**Required work:** Reproduce the whole listing, character for character.

**Provided material:**
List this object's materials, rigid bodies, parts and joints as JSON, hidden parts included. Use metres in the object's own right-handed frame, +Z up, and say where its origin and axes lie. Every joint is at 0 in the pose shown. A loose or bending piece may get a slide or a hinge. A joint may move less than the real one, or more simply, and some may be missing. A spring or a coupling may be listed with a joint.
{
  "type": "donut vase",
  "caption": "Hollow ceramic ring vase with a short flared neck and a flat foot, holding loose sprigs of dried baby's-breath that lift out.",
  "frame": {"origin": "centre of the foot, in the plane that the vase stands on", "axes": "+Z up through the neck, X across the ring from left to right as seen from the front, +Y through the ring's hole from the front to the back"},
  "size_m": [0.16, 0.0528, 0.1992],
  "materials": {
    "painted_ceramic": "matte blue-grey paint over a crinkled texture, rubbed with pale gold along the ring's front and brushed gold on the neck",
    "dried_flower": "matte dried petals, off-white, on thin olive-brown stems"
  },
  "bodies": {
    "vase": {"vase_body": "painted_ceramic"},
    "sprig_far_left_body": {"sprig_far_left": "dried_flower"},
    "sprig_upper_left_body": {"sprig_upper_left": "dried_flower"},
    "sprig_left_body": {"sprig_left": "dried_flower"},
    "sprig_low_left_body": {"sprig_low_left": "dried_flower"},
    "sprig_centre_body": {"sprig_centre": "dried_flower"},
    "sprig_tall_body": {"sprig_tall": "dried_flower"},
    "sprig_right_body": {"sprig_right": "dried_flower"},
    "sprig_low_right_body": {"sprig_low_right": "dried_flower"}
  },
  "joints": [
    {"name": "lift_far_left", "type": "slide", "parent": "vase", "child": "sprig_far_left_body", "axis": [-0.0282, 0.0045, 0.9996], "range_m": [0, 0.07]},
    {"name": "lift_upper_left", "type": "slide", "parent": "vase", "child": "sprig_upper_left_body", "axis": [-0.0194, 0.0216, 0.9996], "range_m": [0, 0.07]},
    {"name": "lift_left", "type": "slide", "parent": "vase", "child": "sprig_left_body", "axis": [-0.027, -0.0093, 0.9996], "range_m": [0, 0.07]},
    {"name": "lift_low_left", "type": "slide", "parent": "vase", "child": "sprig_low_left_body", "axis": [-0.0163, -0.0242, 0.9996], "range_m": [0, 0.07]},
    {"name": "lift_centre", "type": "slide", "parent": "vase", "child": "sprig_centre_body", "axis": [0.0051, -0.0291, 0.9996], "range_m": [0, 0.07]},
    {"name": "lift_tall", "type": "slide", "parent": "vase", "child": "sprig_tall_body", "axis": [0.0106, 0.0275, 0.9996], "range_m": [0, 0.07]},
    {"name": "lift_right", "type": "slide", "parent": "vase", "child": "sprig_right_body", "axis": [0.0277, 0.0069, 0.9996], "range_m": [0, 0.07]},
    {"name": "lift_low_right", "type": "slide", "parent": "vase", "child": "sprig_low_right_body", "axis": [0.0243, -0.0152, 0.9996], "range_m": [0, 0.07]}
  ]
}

**Written solution:**
List this object's materials, rigid bodies, parts and joints as JSON, hidden parts included. Use metres in the object's own right-handed frame, +Z up, and say where its origin and axes lie. Every joint is at 0 in the pose shown. A loose or bending piece may get a slide or a hinge. A joint may move less than the real one, or more simply, and some may be missing. A spring or a coupling may be listed with a joint.
{
  "type": "donut vase",
  "caption": "Hollow ceramic ring vase with a short flared neck and a flat foot, holding loose sprigs of dried baby's-breath that lift out.",
  "frame": {"origin": "centre of the foot, in the plane that the vase stands on", "axes": "+Z up through the neck, X across the ring from left to right as seen from the front, +Y through the ring's hole from the front to the back"},
  "size_m": [0.16, 0.0528, 0.1992],
  "materials": {
    "painted_ceramic": "matte blue-grey paint over a crinkled texture, rubbed with pale gold along the ring's front and brushed gold on the neck",
    "dried_flower": "matte dried petals, off-white, on thin olive-brown stems"
  },
  "bodies": {
    "vase": {"vase_body": "painted_ceramic"},
    "sprig_far_left_body": {"sprig_far_left": "dried_flower"},
    "sprig_upper_left_body": {"sprig_upper_left": "dried_flower"},
    "sprig_left_body": {"sprig_left": "dried_flower"},
    "sprig_low_left_body": {"sprig_low_left": "dried_flower"},
    "sprig_centre_body": {"sprig_centre": "dried_flower"},
    "sprig_tall_body": {"sprig_tall": "dried_flower"},
    "sprig_right_body": {"sprig_right": "dried_flower"},
    "sprig_low_right_body": {"sprig_low_right": "dried_flower"}
  },
  "joints": [
    {"name": "lift_far_left", "type": "slide", "parent": "vase", "child": "sprig_far_left_body", "axis": [-0.0282, 0.0045, 0.9996], "range_m": [0, 0.07]},
    {"name": "lift_upper_left", "type": "slide", "parent": "vase", "child": "sprig_upper_left_body", "axis": [-0.0194, 0.0216, 0.9996], "range_m": [0, 0.07]},
    {"name": "lift_left", "type": "slide", "parent": "vase", "child": "sprig_left_body", "axis": [-0.027, -0.0093, 0.9996], "range_m": [0, 0.07]},
    {"name": "lift_low_left", "type": "slide", "parent": "vase", "child": "sprig_low_left_body", "axis": [-0.0163, -0.0242, 0.9996], "range_m": [0, 0.07]},
    {"name": "lift_centre", "type": "slide", "parent": "vase", "child": "sprig_centre_body", "axis": [0.0051, -0.0291, 0.9996], "range_m": [0, 0.07]},
    {"name": "lift_tall", "type": "slide", "parent": "vase", "child": "sprig_tall_body", "axis": [0.0106, 0.0275, 0.9996], "range_m": [0, 0.07]},
    {"name": "lift_right", "type": "slide", "parent": "vase", "child": "sprig_right_body", "axis": [0.0277, 0.0069, 0.9996], "range_m": [0, 0.07]},
    {"name": "lift_low_right", "type": "slide", "parent": "vase", "child": "sprig_low_right_body", "axis": [0.0243, -0.0152, 0.9996], "range_m": [0, 0.07]}
  ]
}